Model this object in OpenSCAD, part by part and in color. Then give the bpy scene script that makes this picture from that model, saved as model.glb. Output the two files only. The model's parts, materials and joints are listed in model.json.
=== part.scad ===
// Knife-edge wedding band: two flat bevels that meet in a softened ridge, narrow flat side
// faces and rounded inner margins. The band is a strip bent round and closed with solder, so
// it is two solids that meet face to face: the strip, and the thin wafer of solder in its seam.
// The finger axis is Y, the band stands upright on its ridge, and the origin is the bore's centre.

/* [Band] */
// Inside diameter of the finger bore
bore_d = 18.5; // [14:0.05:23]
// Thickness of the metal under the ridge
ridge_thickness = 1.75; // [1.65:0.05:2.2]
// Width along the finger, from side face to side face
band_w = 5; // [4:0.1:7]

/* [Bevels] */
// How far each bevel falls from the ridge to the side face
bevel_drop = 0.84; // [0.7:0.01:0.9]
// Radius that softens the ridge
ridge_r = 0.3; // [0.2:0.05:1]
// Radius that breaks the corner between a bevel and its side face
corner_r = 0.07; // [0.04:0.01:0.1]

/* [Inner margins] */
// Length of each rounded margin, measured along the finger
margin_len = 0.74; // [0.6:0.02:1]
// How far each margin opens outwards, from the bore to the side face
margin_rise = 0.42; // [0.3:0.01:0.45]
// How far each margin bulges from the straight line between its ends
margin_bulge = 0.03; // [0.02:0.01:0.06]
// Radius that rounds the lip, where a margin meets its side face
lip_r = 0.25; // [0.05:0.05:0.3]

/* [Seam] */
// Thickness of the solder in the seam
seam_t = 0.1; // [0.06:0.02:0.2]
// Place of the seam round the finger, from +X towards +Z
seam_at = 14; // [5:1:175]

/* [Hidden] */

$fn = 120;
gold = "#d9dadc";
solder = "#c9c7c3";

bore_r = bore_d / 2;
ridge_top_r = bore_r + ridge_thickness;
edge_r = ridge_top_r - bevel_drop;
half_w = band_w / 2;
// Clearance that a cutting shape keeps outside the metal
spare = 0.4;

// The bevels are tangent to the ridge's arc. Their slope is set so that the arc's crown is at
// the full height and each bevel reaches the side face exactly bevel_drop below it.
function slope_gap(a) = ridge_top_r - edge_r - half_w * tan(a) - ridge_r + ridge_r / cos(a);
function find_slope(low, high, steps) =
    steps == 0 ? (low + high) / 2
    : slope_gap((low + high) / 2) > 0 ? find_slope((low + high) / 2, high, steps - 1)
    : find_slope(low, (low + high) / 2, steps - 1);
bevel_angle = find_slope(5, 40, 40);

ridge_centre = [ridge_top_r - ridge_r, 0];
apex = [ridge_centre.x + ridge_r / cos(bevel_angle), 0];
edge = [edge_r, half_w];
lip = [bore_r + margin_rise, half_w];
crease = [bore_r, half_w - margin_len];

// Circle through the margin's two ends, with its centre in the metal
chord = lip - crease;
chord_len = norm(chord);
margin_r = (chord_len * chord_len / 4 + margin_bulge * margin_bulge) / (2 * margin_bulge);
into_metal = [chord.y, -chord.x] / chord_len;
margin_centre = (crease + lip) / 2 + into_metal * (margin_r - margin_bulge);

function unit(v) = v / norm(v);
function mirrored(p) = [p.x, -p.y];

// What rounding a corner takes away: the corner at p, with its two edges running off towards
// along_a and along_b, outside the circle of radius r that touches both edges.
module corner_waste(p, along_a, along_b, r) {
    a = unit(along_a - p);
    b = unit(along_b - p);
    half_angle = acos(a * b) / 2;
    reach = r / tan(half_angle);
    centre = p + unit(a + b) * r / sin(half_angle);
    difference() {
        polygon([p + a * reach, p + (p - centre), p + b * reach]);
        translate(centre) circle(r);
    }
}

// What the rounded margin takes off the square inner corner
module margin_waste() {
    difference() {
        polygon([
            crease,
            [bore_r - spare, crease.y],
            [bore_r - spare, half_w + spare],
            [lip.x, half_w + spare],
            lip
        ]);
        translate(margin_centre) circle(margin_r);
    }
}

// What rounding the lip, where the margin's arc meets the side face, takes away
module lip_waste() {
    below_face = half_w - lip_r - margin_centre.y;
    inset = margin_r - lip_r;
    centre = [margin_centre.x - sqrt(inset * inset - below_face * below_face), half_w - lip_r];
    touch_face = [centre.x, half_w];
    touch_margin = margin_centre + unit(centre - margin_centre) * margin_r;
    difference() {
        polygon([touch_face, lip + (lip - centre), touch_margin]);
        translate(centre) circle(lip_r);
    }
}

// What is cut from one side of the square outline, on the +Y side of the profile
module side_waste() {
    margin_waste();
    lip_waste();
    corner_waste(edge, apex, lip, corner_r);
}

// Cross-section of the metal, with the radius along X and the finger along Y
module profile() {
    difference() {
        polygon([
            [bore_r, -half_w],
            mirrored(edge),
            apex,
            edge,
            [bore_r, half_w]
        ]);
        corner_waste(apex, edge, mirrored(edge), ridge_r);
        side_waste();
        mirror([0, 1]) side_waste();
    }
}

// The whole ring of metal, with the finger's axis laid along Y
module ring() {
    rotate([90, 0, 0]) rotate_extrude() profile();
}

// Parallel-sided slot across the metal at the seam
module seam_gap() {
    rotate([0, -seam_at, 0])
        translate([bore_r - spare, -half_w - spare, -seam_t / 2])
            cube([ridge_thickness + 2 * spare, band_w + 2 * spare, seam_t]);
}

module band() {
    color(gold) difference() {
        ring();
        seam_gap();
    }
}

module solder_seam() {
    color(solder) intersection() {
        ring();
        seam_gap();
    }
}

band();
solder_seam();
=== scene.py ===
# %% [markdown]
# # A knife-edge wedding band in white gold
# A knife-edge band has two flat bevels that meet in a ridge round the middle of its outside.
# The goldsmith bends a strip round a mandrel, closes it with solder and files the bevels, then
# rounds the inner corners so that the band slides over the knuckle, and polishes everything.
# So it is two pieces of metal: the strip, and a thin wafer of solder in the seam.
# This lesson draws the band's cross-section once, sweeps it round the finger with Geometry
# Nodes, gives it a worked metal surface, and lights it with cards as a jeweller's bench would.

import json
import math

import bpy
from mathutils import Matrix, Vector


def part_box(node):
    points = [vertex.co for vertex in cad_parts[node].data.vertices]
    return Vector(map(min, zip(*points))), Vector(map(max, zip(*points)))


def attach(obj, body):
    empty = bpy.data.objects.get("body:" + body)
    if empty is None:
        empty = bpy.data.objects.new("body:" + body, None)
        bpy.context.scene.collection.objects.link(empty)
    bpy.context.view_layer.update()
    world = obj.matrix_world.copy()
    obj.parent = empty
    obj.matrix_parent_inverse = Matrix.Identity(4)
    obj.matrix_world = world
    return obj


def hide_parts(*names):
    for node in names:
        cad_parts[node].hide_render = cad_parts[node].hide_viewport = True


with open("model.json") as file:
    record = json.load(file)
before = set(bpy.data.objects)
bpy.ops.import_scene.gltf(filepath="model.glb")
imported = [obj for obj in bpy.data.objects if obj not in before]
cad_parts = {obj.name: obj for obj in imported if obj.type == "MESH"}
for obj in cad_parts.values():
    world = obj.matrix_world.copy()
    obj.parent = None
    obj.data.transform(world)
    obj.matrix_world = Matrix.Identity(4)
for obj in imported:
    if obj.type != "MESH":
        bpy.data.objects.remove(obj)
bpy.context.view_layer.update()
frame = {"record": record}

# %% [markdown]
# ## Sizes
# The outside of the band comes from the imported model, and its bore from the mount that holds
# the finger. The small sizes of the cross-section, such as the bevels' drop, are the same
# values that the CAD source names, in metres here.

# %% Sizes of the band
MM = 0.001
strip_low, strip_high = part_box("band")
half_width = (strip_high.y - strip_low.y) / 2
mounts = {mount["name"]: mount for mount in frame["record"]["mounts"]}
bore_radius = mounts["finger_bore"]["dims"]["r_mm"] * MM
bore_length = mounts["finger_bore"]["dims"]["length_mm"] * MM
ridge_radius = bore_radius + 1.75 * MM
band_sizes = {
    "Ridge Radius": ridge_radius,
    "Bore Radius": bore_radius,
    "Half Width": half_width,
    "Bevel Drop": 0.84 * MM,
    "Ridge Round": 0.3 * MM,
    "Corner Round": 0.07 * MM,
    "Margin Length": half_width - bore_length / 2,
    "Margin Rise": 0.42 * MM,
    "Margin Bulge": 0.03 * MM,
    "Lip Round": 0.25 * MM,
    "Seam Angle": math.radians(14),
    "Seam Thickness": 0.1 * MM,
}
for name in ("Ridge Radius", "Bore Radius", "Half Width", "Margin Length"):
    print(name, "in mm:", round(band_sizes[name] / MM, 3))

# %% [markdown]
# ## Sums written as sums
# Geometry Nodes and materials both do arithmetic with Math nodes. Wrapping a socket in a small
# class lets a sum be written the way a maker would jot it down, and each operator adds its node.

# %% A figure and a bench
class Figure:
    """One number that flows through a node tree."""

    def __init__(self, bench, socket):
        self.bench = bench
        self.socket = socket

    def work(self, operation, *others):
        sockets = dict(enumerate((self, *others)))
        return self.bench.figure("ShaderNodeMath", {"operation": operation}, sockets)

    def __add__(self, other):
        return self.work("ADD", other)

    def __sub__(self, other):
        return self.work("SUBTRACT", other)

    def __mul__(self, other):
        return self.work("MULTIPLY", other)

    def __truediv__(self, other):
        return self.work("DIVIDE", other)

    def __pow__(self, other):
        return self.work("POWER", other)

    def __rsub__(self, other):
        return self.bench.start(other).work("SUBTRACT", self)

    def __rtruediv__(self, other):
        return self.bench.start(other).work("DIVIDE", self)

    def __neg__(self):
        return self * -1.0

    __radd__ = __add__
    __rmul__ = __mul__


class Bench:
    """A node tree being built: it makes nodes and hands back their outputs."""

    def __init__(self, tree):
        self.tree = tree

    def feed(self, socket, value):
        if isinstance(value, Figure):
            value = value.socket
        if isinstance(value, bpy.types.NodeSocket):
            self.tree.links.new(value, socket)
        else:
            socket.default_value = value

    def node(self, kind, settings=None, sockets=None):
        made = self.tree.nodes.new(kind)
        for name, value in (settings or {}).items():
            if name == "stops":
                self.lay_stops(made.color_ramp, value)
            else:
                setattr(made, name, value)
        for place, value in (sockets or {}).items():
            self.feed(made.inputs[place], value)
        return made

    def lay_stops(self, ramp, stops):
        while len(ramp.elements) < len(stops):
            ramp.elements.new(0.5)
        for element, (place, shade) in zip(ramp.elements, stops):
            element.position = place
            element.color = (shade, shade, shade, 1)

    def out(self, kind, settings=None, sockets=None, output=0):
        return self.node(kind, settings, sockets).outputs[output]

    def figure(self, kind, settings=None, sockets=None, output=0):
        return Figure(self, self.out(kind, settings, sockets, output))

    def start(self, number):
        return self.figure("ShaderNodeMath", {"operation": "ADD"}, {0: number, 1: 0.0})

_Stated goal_
Make an exact transcription of the lines from the line with "of the profile" through the line with "points = [vertex.co", inclusive, omitting all others.

_Reply to the task_
// What is cut from one side of the square outline, on the +Y side of the profile
module side_waste() {
    margin_waste();
    lip_waste();
    corner_waste(edge, apex, lip, corner_r);
}

// Cross-section of the metal, with the radius along X and the finger along Y
module profile() {
    difference() {
        polygon([
            [bore_r, -half_w],
            mirrored(edge),
            apex,
            edge,
            [bore_r, half_w]
        ]);
        corner_waste(apex, edge, mirrored(edge), ridge_r);
        side_waste();
        mirror([0, 1]) side_waste();
    }
}

// The whole ring of metal, with the finger's axis laid along Y
module ring() {
    rotate([90, 0, 0]) rotate_extrude() profile();
}

// Parallel-sided slot across the metal at the seam
module seam_gap() {
    rotate([0, -seam_at, 0])
        translate([bore_r - spare, -half_w - spare, -seam_t / 2])
            cube([ridge_thickness + 2 * spare, band_w + 2 * spare, seam_t]);
}

module band() {
    color(gold) difference() {
        ring();
        seam_gap();
    }
}

module solder_seam() {
    color(solder) intersection() {
        ring();
        seam_gap();
    }
}

band();
solder_seam();
=== scene.py ===
# %% [markdown]
# # A knife-edge wedding band in white gold
# A knife-edge band has two flat bevels that meet in a ridge round the middle of its outside.
# The goldsmith bends a strip round a mandrel, closes it with solder and files the bevels, then
# rounds the inner corners so that the band slides over the knuckle, and polishes everything.
# So it is two pieces of metal: the strip, and a thin wafer of solder in the seam.
# This lesson draws the band's cross-section once, sweeps it round the finger with Geometry
# Nodes, gives it a worked metal surface, and lights it with cards as a jeweller's bench would.

import json
import math

import bpy
from mathutils import Matrix, Vector


def part_box(node):
    points = [vertex.co for vertex in cad_parts[node].data.vertices]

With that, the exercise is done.